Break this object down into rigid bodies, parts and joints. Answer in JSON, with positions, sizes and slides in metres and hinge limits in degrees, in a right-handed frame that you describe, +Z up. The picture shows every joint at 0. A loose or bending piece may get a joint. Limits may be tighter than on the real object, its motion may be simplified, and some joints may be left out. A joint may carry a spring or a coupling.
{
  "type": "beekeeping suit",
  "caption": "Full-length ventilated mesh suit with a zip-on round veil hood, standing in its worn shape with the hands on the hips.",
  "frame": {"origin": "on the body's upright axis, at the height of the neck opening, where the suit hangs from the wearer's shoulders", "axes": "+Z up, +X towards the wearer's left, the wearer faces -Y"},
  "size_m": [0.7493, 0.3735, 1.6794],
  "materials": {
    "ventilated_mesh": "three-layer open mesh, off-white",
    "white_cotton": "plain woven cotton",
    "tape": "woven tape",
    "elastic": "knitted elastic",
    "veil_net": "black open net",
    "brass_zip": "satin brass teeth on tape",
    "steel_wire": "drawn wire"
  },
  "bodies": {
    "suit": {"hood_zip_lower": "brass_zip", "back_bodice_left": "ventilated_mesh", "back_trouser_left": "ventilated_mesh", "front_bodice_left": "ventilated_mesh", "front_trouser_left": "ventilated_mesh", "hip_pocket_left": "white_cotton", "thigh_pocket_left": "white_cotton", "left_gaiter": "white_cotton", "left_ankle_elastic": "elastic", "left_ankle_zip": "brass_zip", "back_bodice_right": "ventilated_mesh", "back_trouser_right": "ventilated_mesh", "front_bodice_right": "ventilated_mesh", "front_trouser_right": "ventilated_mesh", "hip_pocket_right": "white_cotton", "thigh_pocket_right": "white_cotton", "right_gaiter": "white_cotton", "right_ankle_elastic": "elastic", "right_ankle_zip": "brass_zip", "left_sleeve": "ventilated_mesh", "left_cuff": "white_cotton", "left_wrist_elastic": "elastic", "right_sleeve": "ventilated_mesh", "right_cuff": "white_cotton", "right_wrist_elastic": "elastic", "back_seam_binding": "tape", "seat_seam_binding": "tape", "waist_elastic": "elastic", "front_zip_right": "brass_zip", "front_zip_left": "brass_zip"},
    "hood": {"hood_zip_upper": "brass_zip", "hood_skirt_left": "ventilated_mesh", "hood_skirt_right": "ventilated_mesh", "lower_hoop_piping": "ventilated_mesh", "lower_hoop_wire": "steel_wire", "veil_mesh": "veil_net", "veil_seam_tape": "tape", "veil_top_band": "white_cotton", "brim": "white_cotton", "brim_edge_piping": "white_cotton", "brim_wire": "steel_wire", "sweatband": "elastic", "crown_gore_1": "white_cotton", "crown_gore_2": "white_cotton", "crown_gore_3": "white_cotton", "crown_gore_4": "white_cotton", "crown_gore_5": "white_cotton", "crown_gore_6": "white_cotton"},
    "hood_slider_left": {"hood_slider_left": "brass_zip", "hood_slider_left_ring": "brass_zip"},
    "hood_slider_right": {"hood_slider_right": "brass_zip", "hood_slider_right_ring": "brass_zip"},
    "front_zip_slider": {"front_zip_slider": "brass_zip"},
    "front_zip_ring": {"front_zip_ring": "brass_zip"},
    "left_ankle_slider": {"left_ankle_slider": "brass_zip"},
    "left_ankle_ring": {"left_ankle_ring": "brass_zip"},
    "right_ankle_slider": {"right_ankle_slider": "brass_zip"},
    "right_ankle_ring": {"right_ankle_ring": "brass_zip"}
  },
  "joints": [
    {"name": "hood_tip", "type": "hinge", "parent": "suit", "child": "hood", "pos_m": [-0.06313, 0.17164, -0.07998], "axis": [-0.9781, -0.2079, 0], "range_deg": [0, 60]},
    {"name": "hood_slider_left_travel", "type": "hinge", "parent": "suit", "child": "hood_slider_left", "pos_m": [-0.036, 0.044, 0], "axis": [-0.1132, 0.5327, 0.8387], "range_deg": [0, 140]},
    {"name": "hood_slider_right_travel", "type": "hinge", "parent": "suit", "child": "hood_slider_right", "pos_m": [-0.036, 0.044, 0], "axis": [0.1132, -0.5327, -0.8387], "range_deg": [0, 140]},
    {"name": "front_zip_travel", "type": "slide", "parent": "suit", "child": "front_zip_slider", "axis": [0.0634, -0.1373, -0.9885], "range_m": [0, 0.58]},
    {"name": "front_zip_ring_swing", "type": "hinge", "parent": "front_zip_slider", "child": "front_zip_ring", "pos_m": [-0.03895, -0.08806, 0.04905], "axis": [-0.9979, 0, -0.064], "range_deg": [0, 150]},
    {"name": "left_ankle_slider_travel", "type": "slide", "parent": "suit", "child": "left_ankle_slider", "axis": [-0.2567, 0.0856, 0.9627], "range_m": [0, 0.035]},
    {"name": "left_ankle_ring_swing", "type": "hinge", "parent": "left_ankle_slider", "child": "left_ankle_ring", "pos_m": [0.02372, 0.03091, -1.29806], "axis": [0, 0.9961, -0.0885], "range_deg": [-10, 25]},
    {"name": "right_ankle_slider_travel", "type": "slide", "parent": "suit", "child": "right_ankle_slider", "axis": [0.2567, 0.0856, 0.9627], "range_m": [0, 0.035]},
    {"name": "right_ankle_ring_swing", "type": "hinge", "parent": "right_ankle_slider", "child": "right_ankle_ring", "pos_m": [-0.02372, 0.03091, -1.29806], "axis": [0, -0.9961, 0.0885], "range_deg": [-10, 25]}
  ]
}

━━━━━━━━━━

Task to complete |
All of the data needs to be reproduced exactly, with no line missing.

Full response |
Break this object down into rigid bodies, parts and joints. Answer in JSON, with positions, sizes and slides in metres and hinge limits in degrees, in a right-handed frame that you describe, +Z up. The picture shows every joint at 0. A loose or bending piece may get a joint. Limits may be tighter than on the real object, its motion may be simplified, and some joints may be left out. A joint may carry a spring or a coupling.
{
  "type": "beekeeping suit",
  "caption": "Full-length ventilated mesh suit with a zip-on round veil hood, standing in its worn shape with the hands on the hips.",
  "frame": {"origin": "on the body's upright axis, at the height of the neck opening, where the suit hangs from the wearer's shoulders", "axes": "+Z up, +X towards the wearer's left, the wearer faces -Y"},
  "size_m": [0.7493, 0.3735, 1.6794],
  "materials": {
    "ventilated_mesh": "three-layer open mesh, off-white",
    "white_cotton": "plain woven cotton",
    "tape": "woven tape",
    "elastic": "knitted elastic",
    "veil_net": "black open net",
    "brass_zip": "satin brass teeth on tape",
    "steel_wire": "drawn wire"
  },
  "bodies": {
    "suit": {"hood_zip_lower": "brass_zip", "back_bodice_left": "ventilated_mesh", "back_trouser_left": "ventilated_mesh", "front_bodice_left": "ventilated_mesh", "front_trouser_left": "ventilated_mesh", "hip_pocket_left": "white_cotton", "thigh_pocket_left": "white_cotton", "left_gaiter": "white_cotton", "left_ankle_elastic": "elastic", "left_ankle_zip": "brass_zip", "back_bodice_right": "ventilated_mesh", "back_trouser_right": "ventilated_mesh", "front_bodice_right": "ventilated_mesh", "front_trouser_right": "ventilated_mesh", "hip_pocket_right": "white_cotton", "thigh_pocket_right": "white_cotton", "right_gaiter": "white_cotton", "right_ankle_elastic": "elastic", "right_ankle_zip": "brass_zip", "left_sleeve": "ventilated_mesh", "left_cuff": "white_cotton", "left_wrist_elastic": "elastic", "right_sleeve": "ventilated_mesh", "right_cuff": "white_cotton", "right_wrist_elastic": "elastic", "back_seam_binding": "tape", "seat_seam_binding": "tape", "waist_elastic": "elastic", "front_zip_right": "brass_zip", "front_zip_left": "brass_zip"},
    "hood": {"hood_zip_upper": "brass_zip", "hood_skirt_left": "ventilated_mesh", "hood_skirt_right": "ventilated_mesh", "lower_hoop_piping": "ventilated_mesh", "lower_hoop_wire": "steel_wire", "veil_mesh": "veil_net", "veil_seam_tape": "tape", "veil_top_band": "white_cotton", "brim": "white_cotton", "brim_edge_piping": "white_cotton", "brim_wire": "steel_wire", "sweatband": "elastic", "crown_gore_1": "white_cotton", "crown_gore_2": "white_cotton", "crown_gore_3": "white_cotton", "crown_gore_4": "white_cotton", "crown_gore_5": "white_cotton", "crown_gore_6": "white_cotton"},
    "hood_slider_left": {"hood_slider_left": "brass_zip", "hood_slider_left_ring": "brass_zip"},
    "hood_slider_right": {"hood_slider_right": "brass_zip", "hood_slider_right_ring": "brass_zip"},
    "front_zip_slider": {"front_zip_slider": "brass_zip"},
    "front_zip_ring": {"front_zip_ring": "brass_zip"},
    "left_ankle_slider": {"left_ankle_slider": "brass_zip"},
    "left_ankle_ring": {"left_ankle_ring": "brass_zip"},
    "right_ankle_slider": {"right_ankle_slider": "brass_zip"},
    "right_ankle_ring": {"right_ankle_ring": "brass_zip"}
  },
  "joints": [
    {"name": "hood_tip", "type": "hinge", "parent": "suit", "child": "hood", "pos_m": [-0.06313, 0.17164, -0.07998], "axis": [-0.9781, -0.2079, 0], "range_deg": [0, 60]},
    {"name": "hood_slider_left_travel", "type": "hinge", "parent": "suit", "child": "hood_slider_left", "pos_m": [-0.036, 0.044, 0], "axis": [-0.1132, 0.5327, 0.8387], "range_deg": [0, 140]},
    {"name": "hood_slider_right_travel", "type": "hinge", "parent": "suit", "child": "hood_slider_right", "pos_m": [-0.036, 0.044, 0], "axis": [0.1132, -0.5327, -0.8387], "range_deg": [0, 140]},
    {"name": "front_zip_travel", "type": "slide", "parent": "suit", "child": "front_zip_slider", "axis": [0.0634, -0.1373, -0.9885], "range_m": [0, 0.58]},
    {"name": "front_zip_ring_swing", "type": "hinge", "parent": "front_zip_slider", "child": "front_zip_ring", "pos_m": [-0.03895, -0.08806, 0.04905], "axis": [-0.9979, 0, -0.064], "range_deg": [0, 150]},
    {"name": "left_ankle_slider_travel", "type": "slide", "parent": "suit", "child": "left_ankle_slider", "axis": [-0.2567, 0.0856, 0.9627], "range_m": [0, 0.035]},
    {"name": "left_ankle_ring_swing", "type": "hinge", "parent": "left_ankle_slider", "child": "left_ankle_ring", "pos_m": [0.02372, 0.03091, -1.29806], "axis": [0, 0.9961, -0.0885], "range_deg": [-10, 25]},
    {"name": "right_ankle_slider_travel", "type": "slide", "parent": "suit", "child": "right_ankle_slider", "axis": [0.2567, 0.0856, 0.9627], "range_m": [0, 0.035]},
    {"name": "right_ankle_ring_swing", "type": "hinge", "parent": "right_ankle_slider", "child": "right_ankle_ring", "pos_m": [-0.02372, 0.03091, -1.29806], "axis": [0, -0.9961, 0.0885], "range_deg": [-10, 25]}
  ]
}